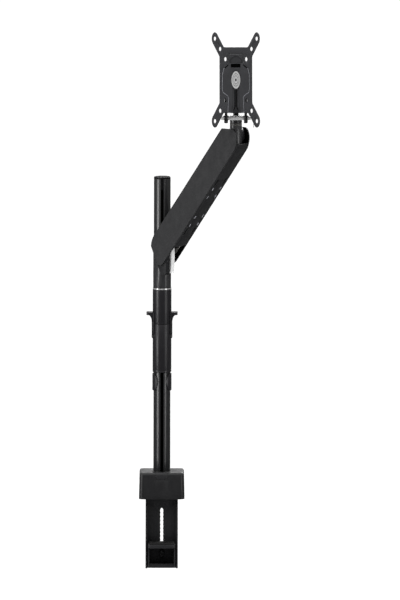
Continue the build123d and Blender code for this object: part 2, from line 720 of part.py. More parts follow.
def tilt_nuts():
    nuts = Part()
    for x in ((-35.5, -YOKE_X[1]), (YOKE_X[1], 35.5)):
        nut = Pos(x[0], TILT_Y, TILT_Z) * Rot(0, 90, 0) * extrude(RegularPolygon(7.0, 6), x[1] - x[0])
        nuts += nut - rod_x(4.0, (-33.5, 33.5), (TILT_Y, TILT_Z))
    return nuts


def tilt_block():
    half = YOKE_X[0] - 0.4
    body = rod_x(TILT_R, (-half, half), (TILT_Y, TILT_Z))
    body += block((-17, 17), (-36, -20), (TILT_Z, PLATE_Z + 13.7))
    body = fillet(body.edges().filter_by(Axis.Y).group_by(Axis.Z)[-1], 5)
    body -= rod_x(4.0 + FIT, (-40, 40), (TILT_Y, TILT_Z))
    body -= rod_y(5.0 + FIT, (-60, 0), (0, PLATE_Z))
    return body - rod_y(9.0, (-20.0 - 3.0, 0), (0, PLATE_Z))


def roll_spindle():
    at = (0, PLATE_Z)
    shaft = rod_y(5.0, (-43.7, -20), at) + rod_y(15.0, (-38.7, -36.3), at)
    return shaft + rod_y(8.5, (-20.0 - 3.0 + GAP, -18.0), at)


def adapter_plate():
    plate = block((-17, 17), (PLATE_Y[1] + 0.3, -38.7), (PLATE_Z - 30, PLATE_Z + 28))
    plate = fillet(plate.edges().filter_by(Axis.Y), 4)
    return plate - rod_y(5.0, (-60, 0), (0, PLATE_Z))


def relief_outline():
    """The moulded relief: a tall shield with sloping shoulders and a narrower foot."""
    right = [(17, 31.6), (17, 22), (29.5, 13.5), (32.5, 7), (33, -11), (31, -15.5), (24, -18)]
    right += [(19.3, -20), (18, -23), (20, -PLATE_HALF_H)]
    left = [(-x, z) for x, z in reversed(right)]
    face = outline(*right, *left)
    corners = face.vertices().filter_by(lambda v: v.Y > 25)
    return fillet(corners, 3.0)


def plate_outline():
    face = Rectangle(2 * PLATE_HALF_W, 2 * PLATE_HALF_H)
    for angle in (45, 135, 225, 315):
        reach = EAR * 2**0.5
        ear = Pos(reach / 2, 0) * Rectangle(reach, 2 * EAR_R) + Pos(reach, 0) * Circle(EAR_R)
        face += Rot(0, 0, angle) * ear
    inner = face.vertices().filter_by(lambda v: max(abs(v.X), abs(v.Y)) < 42)
    return fillet(inner, 4.0)


def monitor_plate():
    plate = sheet_xz(plate_outline(), PLATE_Y)
    plate -= sheet_xz(relief_outline(), (PLATE_Y[0] - 1, PLATE_Y[1] + 1))
    for size in PATTERNS:
        for x in (-size / 2, size / 2):
            for z in (-size / 2, size / 2):
                plate -= rod_y(HOLE_R, (PLATE_Y[0] - 1, PLATE_Y[1] + 1), (x, z))
    return Pos(0, 0, PLATE_Z) * plate


def plate_cover():
    front = PLATE_Y[0] - 0.8
    cover = sheet_xz(relief_outline(), (front, PLATE_Y[1] + 0.3))
    cover = chamfer(cover.faces().sort_by(Axis.Y)[0].edges(), 0.75)
    arch = (Pos(0, 5.6) * Circle(23.8)) & (Pos(0, 26.4) * Rectangle(31.4, 12))
    cover -= sheet_xz(arch, (front - 1, front + 2.0))
    cover -= sheet_xz(Pos(-0.5, 17.3) * Rectangle(23, 4.6), (front - 1, front + 2.6))
    for side in (-1, 1):
        slit = Pos(side * 22.1, 16.3) * Rot(0, 0, -side * 24.4) * SlotOverall(9.7, 1.8)
        cover -= sheet_xz(slit, (front - 1, front + 2.6))
    cover -= rod_y(DISC_R + 0.2, (front - 1, front + 1.6), (0, 0))
    channel = outline((-8, -9), (8, -9), (9, -30), (12, -41), (-12, -41), (-9, -30))
    cover -= sheet_xz(channel, (front - 1, front + 1.8))
    for side in (-1, 1):
        cover -= sheet_xz(Pos(side * 2.2, -22.6) * Rectangle(2.6, 20.8), (front - 1, front + 3.0))
        pocket = outline((side * 1.4, -33.4), (side * 4.0, -33.4), (side * 6.6, -38.2), (side * 1.4, -38.2))
        cover -= sheet_xz(pocket, (front - 1, front + 3.0))
    return Pos(0, 0, PLATE_Z) * cover


def centre_disc():
    front = PLATE_Y[0] - 1.6
    disc = rod_y(DISC_R, (front, PLATE_Y[0] + 0.8), (0, 0))
    disc = fillet(disc.edges().group_by(Axis.Y)[0], 0.5)
    for r in (7.8, 5.2):
        groove = rod_y(r, (front - 1, front + 0.35)) - rod_y(r - 0.5, (front - 2, front + 1))
        disc -= groove
    disc -= Pos(0, front, 0) * Rot(90, 0, 0) * extrude(RegularPolygon(1.9, 6), 1.8, both=True)
    return Pos(0, 0, PLATE_Z) * disc


def release_latch():
    """A rib with a flared pull, held by a tongue in the cover's channel."""
    front = PLATE_Y[0] - 0.6
    back = PLATE_Y[0] + 0.7
    rib = block((-0.6, 0.6), (front, back), (-34, -13.4))
    pull = sheet_xz(outline((-1.0, -33), (1.0, -33), (6.5, -38.9), (-6.5, -38.9)), (front - 0.6, front + 0.2))
    return Pos(0, 0, PLATE_Z) * (rib + pull)


def build():
    parts.update(
        base_plate=base_plate(), desk_pad_upper=desk_pad_upper(), clamp_cover=clamp_cover(),
        cover_inset=cover_inset(), pole_socket=pole_socket(), pole=pole(),
        pole_screws=pole_screws(), pole_cap=pole_cap(),
        spine=spine(), spine_nut=spine_nut(), clamp_screw=clamp_screw(), lower_jaw=lower_jaw(),
        jaw_pad=jaw_pad(), jaw_bolt=jaw_bolt(), jaw_knob=jaw_knob(),
        stop_clip=stop_clip(), sleeve_lower=sleeve_lower(), sleeve_upper=sleeve_upper(),
        glide_bushes=glide_bushes(), lever_pins=lever_pins(),
        swivel_washer=tube(WASHER_R, POLE_R + FIT, (SLEEVE_TOP_Z, SLEEVE_TOP_Z + WASHER_H)),
        lever_right=lever(), lever_left=turn(180) * lever(),
        brake_pad_right=brake_pad(), brake_pad_left=turn(180) * brake_pad(),
        hub=HUB * hub(), lift_cam=HUB * lift_cam(), levelling_link=HUB * levelling_link(),
    )
    cover = side_cover()
    in_arm = dict(
        arm_channel=arm_channel(), side_cover_far=cover, side_cover_near=mirror(cover, Plane.XZ),
        lower_cover=lower_cover(), cover_clips=cover_clips(), lower_bushes=pivot_bushes(0),
        upper_bushes=pivot_bushes(ARM_LENGTH), lift_spring=lift_spring(), spring_seat=spring_seat(),
        tension_block=tension_block(), tension_screw=tension_screw(), plunger=plunger(),
        cam_roller=cam_roller(),
    )
    for name, shape in in_arm.items():
        parts[name] = ARM * shape
    parts.update(knuckle=KNUCKLE * knuckle(), knuckle_pin=KNUCKLE * knuckle_pin())
    in_head = dict(
        pan_washer=pan_washer(), pan_bolt=pan_bolt(), neck_collar=neck_collar(), head_bar=head_bar(),
        level_screws=level_screws(), level_washers=level_washers(), tilt_yoke=tilt_yoke(),
        tilt_pin=tilt_pin(), tilt_nuts=tilt_nuts(), tilt_block=tilt_block(), roll_spindle=roll_spindle(),
        adapter_plate=adapter_plate(), monitor_plate=monitor_plate(), plate_cover=plate_cover(),
        centre_disc=centre_disc(), release_latch=release_latch(),
    )
    for name, shape in in_head.items():
        parts[name] = HEAD * shape


build()
os.makedirs("parts", exist_ok=True)
for name, shape in parts.items():
    export_step(shape, os.path.join("parts", name + ".step"))
print(len(parts), "parts")
print("upper pivot", UPPER, "neck", NECK_XY, "roller", roller_x())
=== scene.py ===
import json
from math import cos, radians, sin, sqrt

import bmesh
import bpy
from mathutils import Matrix, Vector


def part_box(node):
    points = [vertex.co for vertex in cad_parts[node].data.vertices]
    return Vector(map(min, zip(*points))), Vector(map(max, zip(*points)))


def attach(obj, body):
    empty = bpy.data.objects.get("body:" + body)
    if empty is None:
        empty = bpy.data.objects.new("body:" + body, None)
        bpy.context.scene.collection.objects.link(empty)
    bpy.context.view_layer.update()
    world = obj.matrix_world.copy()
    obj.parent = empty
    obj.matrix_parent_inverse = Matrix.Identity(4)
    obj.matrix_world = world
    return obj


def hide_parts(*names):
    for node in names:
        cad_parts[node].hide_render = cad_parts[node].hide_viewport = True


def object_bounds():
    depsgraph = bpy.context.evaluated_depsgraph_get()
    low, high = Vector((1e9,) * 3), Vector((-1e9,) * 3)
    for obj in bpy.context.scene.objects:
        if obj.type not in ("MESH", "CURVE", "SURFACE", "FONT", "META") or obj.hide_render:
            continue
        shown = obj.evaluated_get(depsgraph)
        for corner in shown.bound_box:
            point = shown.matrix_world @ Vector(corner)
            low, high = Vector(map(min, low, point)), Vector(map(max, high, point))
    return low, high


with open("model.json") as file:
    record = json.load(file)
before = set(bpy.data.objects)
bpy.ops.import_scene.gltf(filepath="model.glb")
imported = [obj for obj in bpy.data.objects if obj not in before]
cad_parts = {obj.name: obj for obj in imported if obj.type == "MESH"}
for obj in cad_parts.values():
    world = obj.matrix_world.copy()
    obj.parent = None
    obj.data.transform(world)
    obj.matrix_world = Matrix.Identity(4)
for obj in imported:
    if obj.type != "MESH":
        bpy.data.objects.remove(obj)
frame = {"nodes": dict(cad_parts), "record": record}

CAD_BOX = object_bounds()
BODY_OF = {n: b for b, ns in frame["record"]["behaviour"]["bodies"].items() for n in ns}
SLOT_OF = {p["node"]: p["material_slot"] for p in frame["record"]["subparts"]}
MM = 0.001
FULL_TURN = 6.2832
COLOUR_A, COLOUR_B, COLOUR_OUT = 6, 7, 2
RUBBED_EDGE = 0.7 * MM
FINE_EDGE = 0.5 * MM
CREVICE_REACH = 12 * MM
RING_PITCH = 0.45 * MM


def middle(node):
    low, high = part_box(node)
    return (low + high) / 2


# ------------------------------------------------------------------ node materials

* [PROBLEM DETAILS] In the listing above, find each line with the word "names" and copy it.

* [TASK SOLUTION]
def hide_parts(*names):
    for node in names:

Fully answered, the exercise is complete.